One of the four sites discovered in late March 1969, which allegedly contained 22 bodies, was between Phu My and Tuy Van villages.14 Phy My village, only three miles east of Hue, was one of the villages occupied by communist troops during the offensive, when many young men of military age were drafted into the Liberation Army. According to a later interview with one of its inhabitants, American planes bombed the village repeatedly, destroying hundreds of homes and killing civilians.

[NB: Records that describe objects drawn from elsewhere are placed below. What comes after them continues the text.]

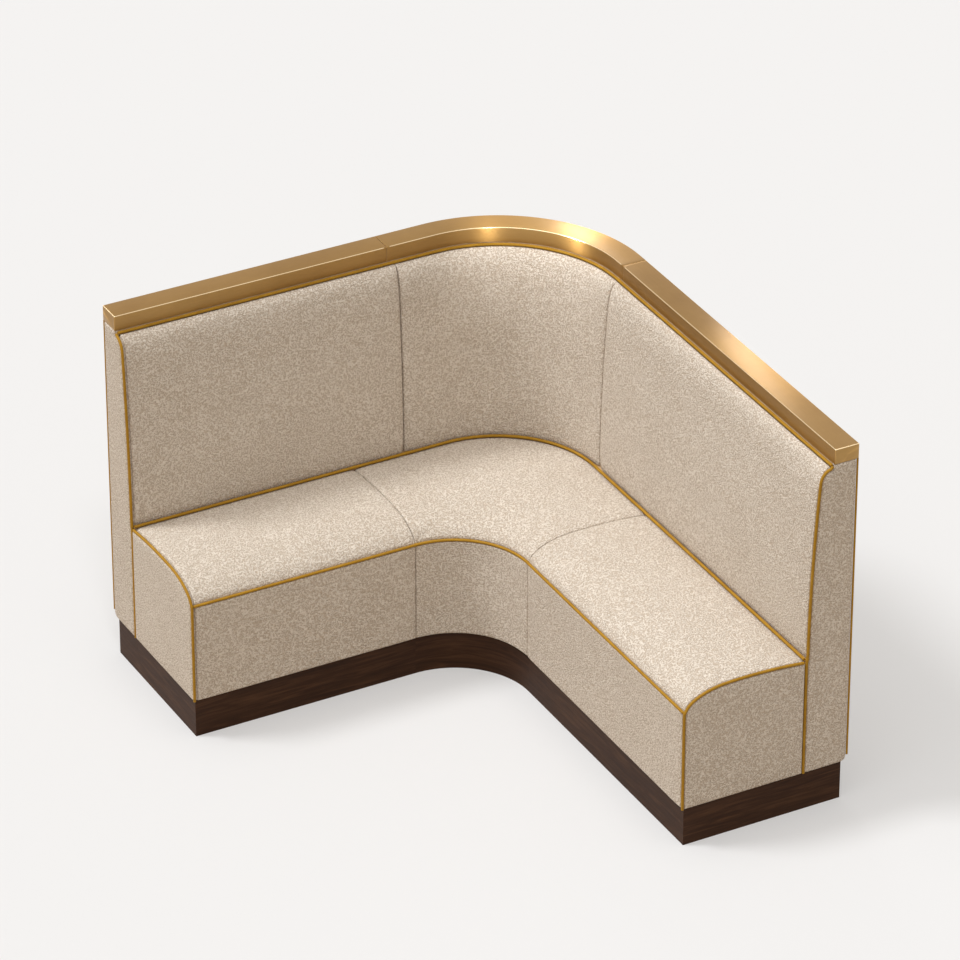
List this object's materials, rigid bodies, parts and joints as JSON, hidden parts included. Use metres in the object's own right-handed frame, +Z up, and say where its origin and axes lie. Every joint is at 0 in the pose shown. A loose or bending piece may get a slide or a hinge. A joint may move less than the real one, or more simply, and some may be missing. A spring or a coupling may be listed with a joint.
{
  "type": "upholstered banquette bench",
  "caption": "L-shaped corner banquette bench: piped fabric seat and high back on a recessed dark plinth, with a brass cap rail.",
  "frame": {"origin": "centre of the bounding box in plan, on the floor under the plinth", "axes": "+Z up; the left wing runs along X with its back towards +Y, the right wing along Y with its back towards +X"},
  "size_m": [1.4414, 1.6216, 1.12],
  "materials": {
    "fabric": "boucle",
    "piping": "smooth woven",
    "brass": "brushed",
    "walnut": "satin lacquer",
    "timber": "sawn",
    "plywood": "sanded",
    "steel": "zinc plated"
  },
  "bodies": {
    "root": {"plinth_front_left": "walnut", "plinth_front_corner": "walnut", "plinth_front_right": "walnut", "plinth_back_left": "walnut", "plinth_back_corner": "walnut", "plinth_back_right": "walnut", "plinth_end_left": "walnut", "plinth_end_right": "walnut", "plinth_cross_rails": "timber", "seat_frame_left": "timber", "seat_frame_corner": "timber", "seat_frame_right": "timber", "seat_deck_left": "plywood", "seat_deck_corner": "plywood", "seat_deck_right": "plywood", "seat_cushion_left": "fabric", "seat_cushion_corner": "fabric", "seat_cushion_right": "fabric", "fascia_left": "fabric", "fascia_corner": "fabric", "fascia_right": "fabric", "seat_end_left": "fabric", "seat_end_right": "fabric", "back_frame_left": "timber", "back_frame_corner": "timber", "back_frame_right": "timber", "back_board_left": "plywood", "back_board_corner": "plywood", "back_board_right": "plywood", "back_pad_left": "fabric", "back_pad_corner": "fabric", "back_pad_right": "fabric", "outside_back_left": "fabric", "outside_back_corner": "fabric", "outside_back_right": "fabric", "back_end_left": "fabric", "back_end_right": "fabric", "cap_core_left": "timber", "cap_core_corner": "timber", "cap_core_right": "timber", "cap_rail_left": "brass", "cap_rail_corner": "brass", "cap_rail_right": "brass", "cap_joint_plates": "brass", "cap_screws": "steel", "piping_under_rail": "piping", "piping_seat_back": "piping", "piping_seat_front": "piping", "piping_back_edge_left": "piping", "piping_back_edge_right": "piping", "piping_seat_edge_left": "piping", "piping_seat_edge_right": "piping", "piping_rear_edge_left": "piping", "piping_rear_edge_right": "piping", "frame_bolts": "steel", "frame_nuts": "steel"}
  },
  "joints": []
}
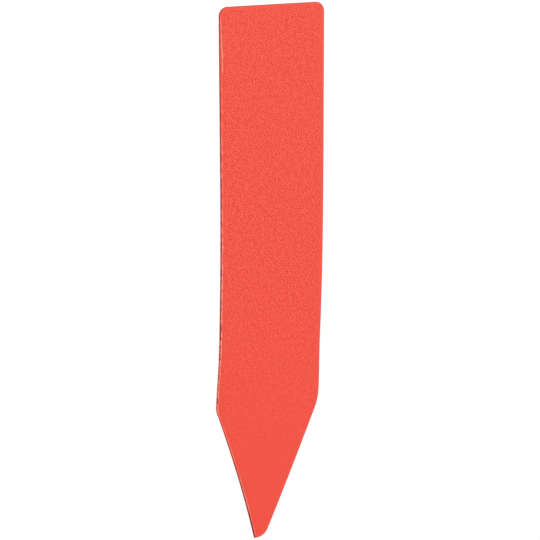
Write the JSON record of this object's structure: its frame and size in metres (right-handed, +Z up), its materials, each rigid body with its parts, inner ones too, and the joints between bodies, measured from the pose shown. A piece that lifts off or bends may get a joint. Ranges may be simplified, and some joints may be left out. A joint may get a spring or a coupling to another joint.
{
  "type": "plant label stake",
  "caption": "Flat plastic plant label with a bare writing panel, rounded top corners and a long point for the soil; the sheet curls back slightly towards the point.",
  "frame": {"origin": "the end of the point that goes into the soil, on the sheet's front surface", "axes": "+Z up the label from its point to its top edge, +Y out of the back, so the writing face looks along -Y, and +X to the right across the front"},
  "size_m": [0.02, 0.0075, 0.0995],
  "materials": {
    "label_plastic": "matt coral red, with a fine pebbled grain on both faces"
  },
  "bodies": {
    "root": {"label_blade": "label_plastic"}
  },
  "joints": []
}
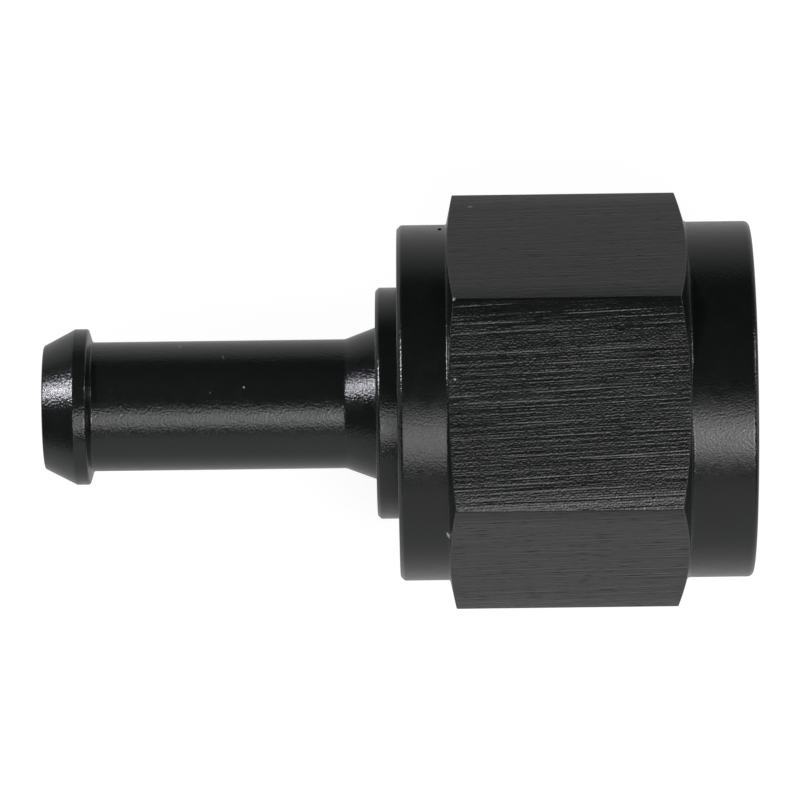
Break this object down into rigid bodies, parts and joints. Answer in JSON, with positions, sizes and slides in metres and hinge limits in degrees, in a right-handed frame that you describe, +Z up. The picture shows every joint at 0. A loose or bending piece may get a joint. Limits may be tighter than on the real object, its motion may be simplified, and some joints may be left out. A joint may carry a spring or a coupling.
{
  "type": "swivel hose barb",
  "caption": "Black aluminium fitting that joins a push-on hose, held by a beaded barb, to a male flare fitting through a hexagonal swivel nut.",
  "frame": {"origin": "on the axis, where the nut's thread starts behind the lead-in of its mouth", "axes": "+X along the axis from the barb to the nut's mouth, +Z up, with a hex flat underneath"},
  "size_m": [0.0343, 0.0202, 0.0174],
  "materials": {
    "black_anodise": "blasted and black anodised, satin",
    "spring_wire": "drawn stainless wire"
  },
  "bodies": {
    "stem": {"barb_stem": "black_anodise"},
    "wire": {"retaining_wire": "spring_wire"},
    "nut": {"swivel_nut": "black_anodise"}
  },
  "joints": [
    {"name": "nut_float", "type": "slide", "parent": "stem", "child": "wire", "axis": [1, 0, 0], "range_m": [-0.0004, 0]},
    {"name": "nut_swivel", "type": "hinge", "parent": "wire", "child": "nut", "pos_m": [-0.01516, 0, 0], "axis": [1, 0, 0], "continuous": true}
  ]
}
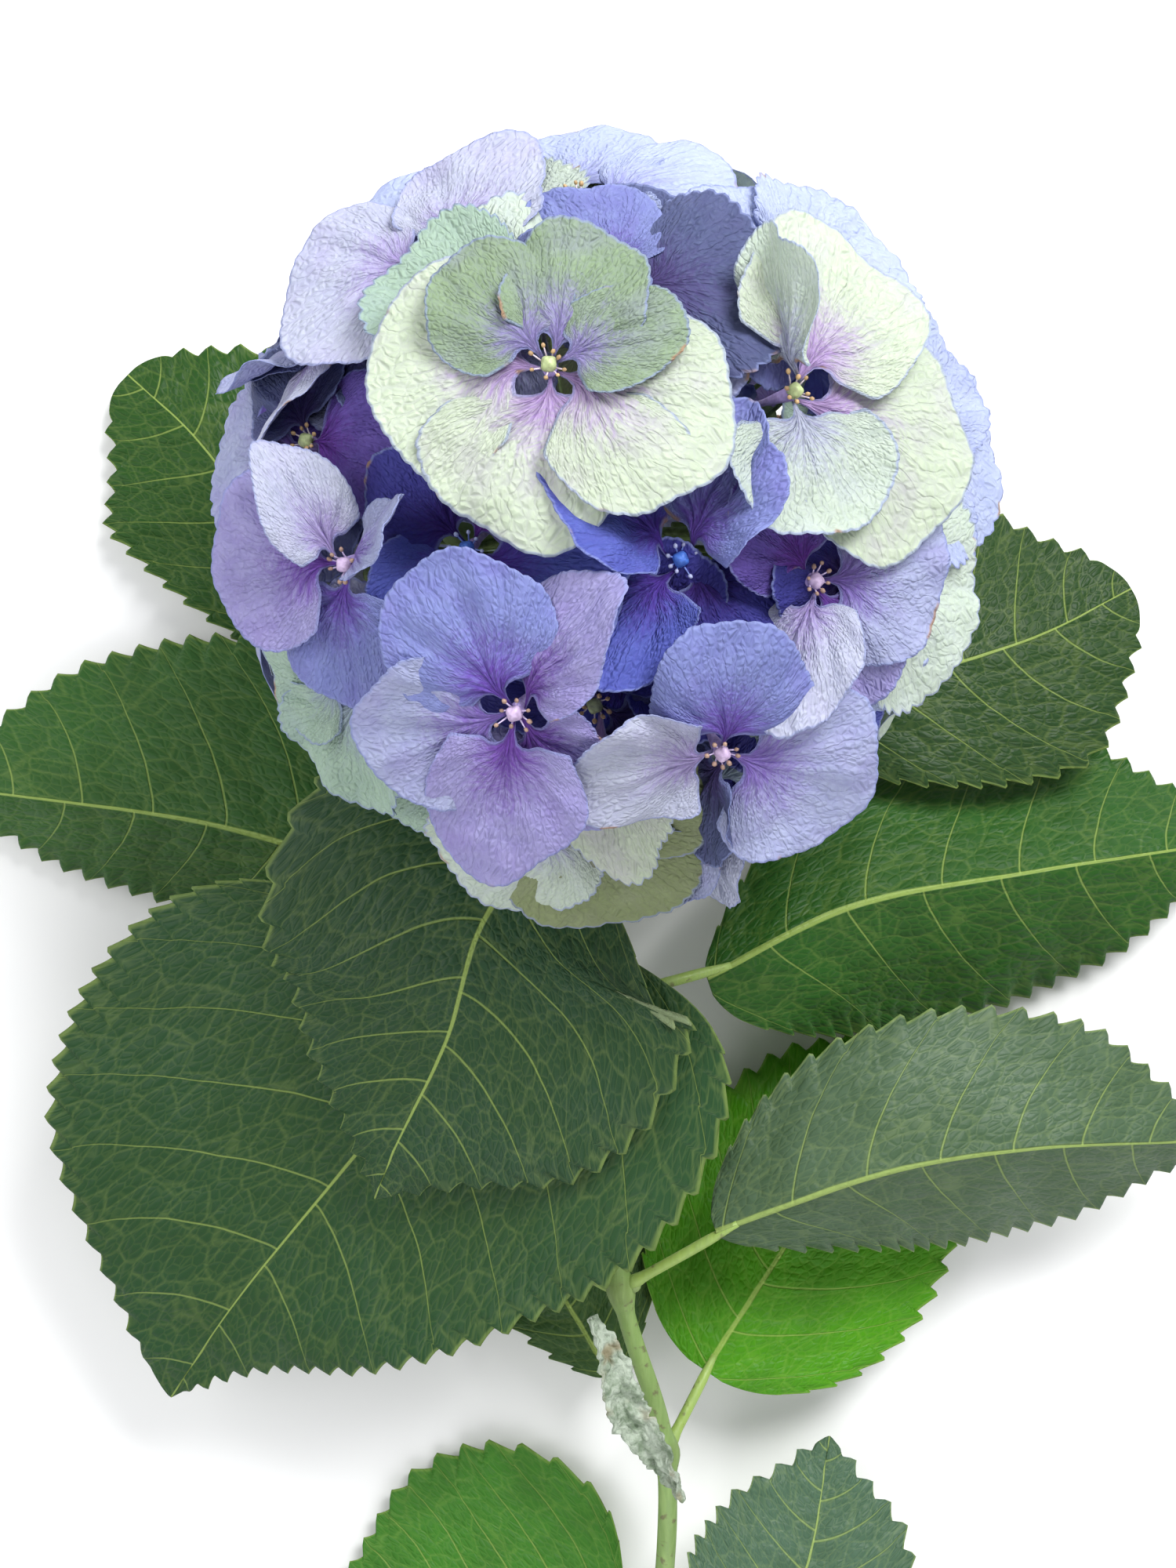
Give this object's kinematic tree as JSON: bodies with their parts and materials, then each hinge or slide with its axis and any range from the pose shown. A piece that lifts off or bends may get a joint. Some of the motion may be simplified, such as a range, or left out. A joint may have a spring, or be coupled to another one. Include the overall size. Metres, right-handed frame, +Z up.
{
  "type": "cut hydrangea",
  "caption": "Cut mophead hydrangea lying down: a ball of pale blue, lilac and green florets on a bent green stem with broad toothed leaves.",
  "frame": {"origin": "middle of the footprint, on the surface that the flower lies on", "axes": "+Y from the stem's cut end towards the flower head, +Z up from the surface, +X to the right seen from above with the head at the far end"},
  "size_m": [0.312, 0.4288, 0.1527],
  "materials": {
    "sepal": "matte",
    "leaf": "satin",
    "stem": "satin",
    "stalk": "satin",
    "withered_leaf": "matte"
  },
  "bodies": {
    "root": {"stem": "stem", "leaf_upper_front": "leaf", "leaf_upper_left": "leaf", "leaf_upper_right": "leaf", "leaf_middle_front": "leaf", "leaf_middle_left": "leaf", "leaf_middle_right": "leaf", "leaf_lower_right": "leaf", "leaf_lower_left": "leaf", "leaf_base_right": "leaf", "leaf_base_left": "leaf", "leaf_foot_right": "leaf", "leaf_foot_left": "leaf", "withered_leaf": "withered_leaf", "branch_front": "stalk", "branch_near": "stalk", "branch_left": "stalk", "branch_right": "stalk", "branch_far": "stalk", "branch_under": "stalk", "floret_01": "sepal", "floret_02": "sepal", "floret_03": "sepal", "floret_04": "sepal", "floret_05": "sepal", "floret_06": "sepal", "floret_07": "sepal", "floret_08": "sepal", "floret_09": "sepal", "floret_10": "sepal", "floret_11": "sepal", "floret_12": "sepal", "floret_13": "sepal", "floret_14": "sepal", "floret_15": "sepal", "floret_16": "sepal", "floret_17": "sepal", "floret_18": "sepal", "floret_19": "sepal", "floret_20": "sepal", "floret_21": "sepal", "floret_22": "sepal", "floret_23": "sepal", "floret_24": "sepal", "floret_25": "sepal", "floret_26": "sepal", "floret_27": "sepal", "floret_28": "sepal", "floret_29": "sepal", "floret_30": "sepal", "floret_31": "sepal", "floret_32": "sepal", "floret_33": "sepal", "floret_34": "sepal", "floret_35": "sepal", "floret_36": "sepal", "floret_37": "sepal", "floret_38": "sepal", "floret_39": "sepal", "floret_40": "sepal"}
  },
  "joints": []
}
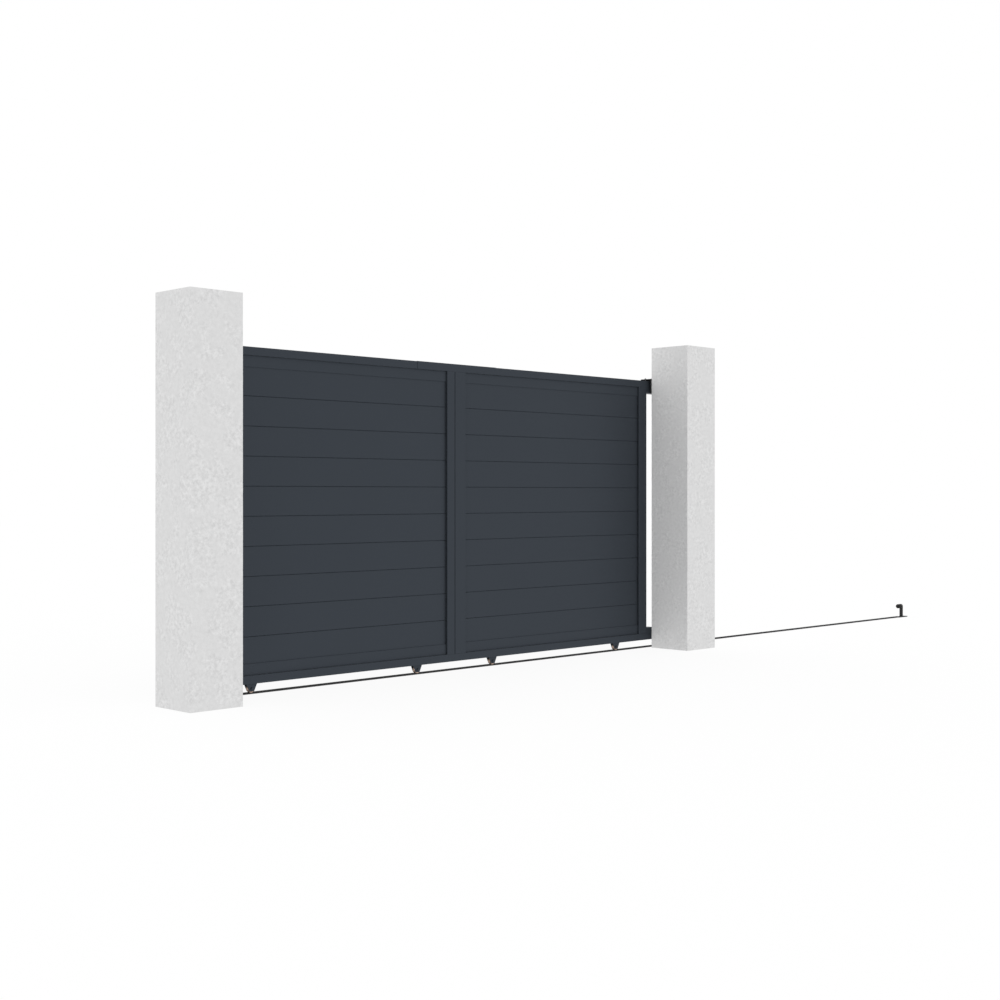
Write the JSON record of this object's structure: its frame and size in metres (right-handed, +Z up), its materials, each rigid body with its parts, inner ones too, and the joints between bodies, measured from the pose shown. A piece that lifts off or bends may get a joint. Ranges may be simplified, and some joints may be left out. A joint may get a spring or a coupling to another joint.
{
  "type": "sliding driveway gate",
  "caption": "Closed-board metal sliding gate on a ground rail, with grooved wheels, a top guide and an end stop, behind two square rendered pillars.",
  "frame": {"origin": "centre of the left pillar's foot, on the ground", "axes": "+X along the gate towards the side it opens to, +Y from the street into the drive, +Z up"},
  "size_m": [7.224, 0.388, 2],
  "materials": {
    "plaster": "matte",
    "powder_coat": "satin",
    "dark_steel": "satin",
    "zinc_steel": "satin",
    "wheel_steel": "satin",
    "rubber": "matte",
    "nylon": "matte"
  },
  "bodies": {
    "root": {"left_pillar": "plaster", "right_pillar": "plaster", "ground_rail_left": "dark_steel", "ground_rail_right": "dark_steel", "end_stop": "dark_steel", "stop_buffer": "rubber", "guide_bracket": "dark_steel", "guide_pins": "zinc_steel", "guide_rollers": "nylon", "catch_bracket": "dark_steel", "catch_pad": "rubber"},
    "leaf": {"top_rail_left": "powder_coat", "top_rail_right": "powder_coat", "top_splice": "powder_coat", "bottom_rail_left": "powder_coat", "bottom_rail_right": "powder_coat", "end_stile_left": "powder_coat", "seam_stile_left": "powder_coat", "seam_stile_right": "powder_coat", "end_stile_right": "powder_coat", "bottom_infill_rail_left": "powder_coat", "bottom_infill_rail_right": "powder_coat", "top_infill_rail_left": "powder_coat", "top_infill_rail_right": "powder_coat", "slat_row_01": "powder_coat", "slat_row_02": "powder_coat", "slat_row_03": "powder_coat", "slat_row_04": "powder_coat", "slat_row_05": "powder_coat", "slat_row_06": "powder_coat", "slat_row_07": "powder_coat", "slat_row_08": "powder_coat", "slat_row_09": "powder_coat", "slat_row_10": "powder_coat", "top_tail": "powder_coat", "stop_nose": "powder_coat", "wheel_carrier_1": "powder_coat", "wheel_carrier_2": "powder_coat", "wheel_carrier_3": "powder_coat", "wheel_carrier_4": "powder_coat", "wheel_axles": "dark_steel"},
    "wheel_1": {"wheel_1": "wheel_steel"},
    "wheel_2": {"wheel_2": "wheel_steel"},
    "wheel_3": {"wheel_3": "wheel_steel"},
    "wheel_4": {"wheel_4": "wheel_steel"}
  },
  "joints": [
    {"name": "leaf_slide", "type": "slide", "parent": "root", "child": "leaf", "axis": [1, 0, 0], "range_m": [0, 3.256]},
    {"name": "wheel_1_spin", "type": "hinge", "parent": "leaf", "child": "wheel_1", "pos_m": [0.438, 0.194, 0.0275], "axis": [0, 1, 0], "range_deg": [0, 11600]},
    {"name": "wheel_2_spin", "type": "hinge", "parent": "leaf", "child": "wheel_2", "pos_m": [1.581, 0.194, 0.0275], "axis": [0, 1, 0], "range_deg": [0, 11600]},
    {"name": "wheel_3_spin", "type": "hinge", "parent": "leaf", "child": "wheel_3", "pos_m": [2.1853, 0.194, 0.0275], "axis": [0, 1, 0], "range_deg": [0, 11600]},
    {"name": "wheel_4_spin", "type": "hinge", "parent": "leaf", "child": "wheel_4", "pos_m": [3.324, 0.194, 0.0275], "axis": [0, 1, 0], "range_deg": [0, 11600]}
  ],
  "couplings": [
    {"joint": "wheel_1_spin", "follows": "leaf_slide", "rad_per_m": 61.728},
    {"joint": "wheel_2_spin", "follows": "leaf_slide", "rad_per_m": 61.728},
    {"joint": "wheel_3_spin", "follows": "leaf_slide", "rad_per_m": 61.728},
    {"joint": "wheel_4_spin", "follows": "leaf_slide", "rad_per_m": 61.728}
  ]
}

The three other burial sites, uncovered in late March and early April, containing 357 bodies according to the Pentagon's chronology of discoveries, were located in Phu Xuan village and a short distance down the road in Phu Da village.15 Again, Phu Xuan, 13 miles east of Hue, had been the scene of fierce fighting, including the heavy use of American air power, in the weeks after the offensive. In one all- day battle in which American air strikes were called in, some 250 communist soldiers were killed, according to an interview with the Phu Xuan village chief published in the Political Warfare Department's own newspaper, _Tien Tuyen_.16

The Saigon assertion that the bodies found were victims of communist execution were not convincing even to officials of the Saigon government. The Minister of Health, Tran Luu Y, after visiting the burial sites in April 1969, frankly informed the Thua Thien deputy province chief of his opinion that the bodies could be those of NLF soldiers killed in battle.17 The Political Warfare Department's newspaper promptly denounced the minister for this skepticism.18

What little information was made available about the bodies discovered certainly supported the suspicion that very few were actually victims of communist execution. For one thing, Major Trung's own report on the bodies found in his district claimed only nine civil servants and 14 soldiers of the Saigon army out of a total of 365.19 It was well known that a considerable number of the bodies were those of women and children. An American officer in Hue admitted to a _Washington Post_ reporter at a mass funeral for the dead, "Some may have just gotten caught up [in the fighting]."20 It would not be surprising indeed if the NLF had not buried many women and children killed by airstrikes or artillery fire in the hamlets which they controlled near Hue.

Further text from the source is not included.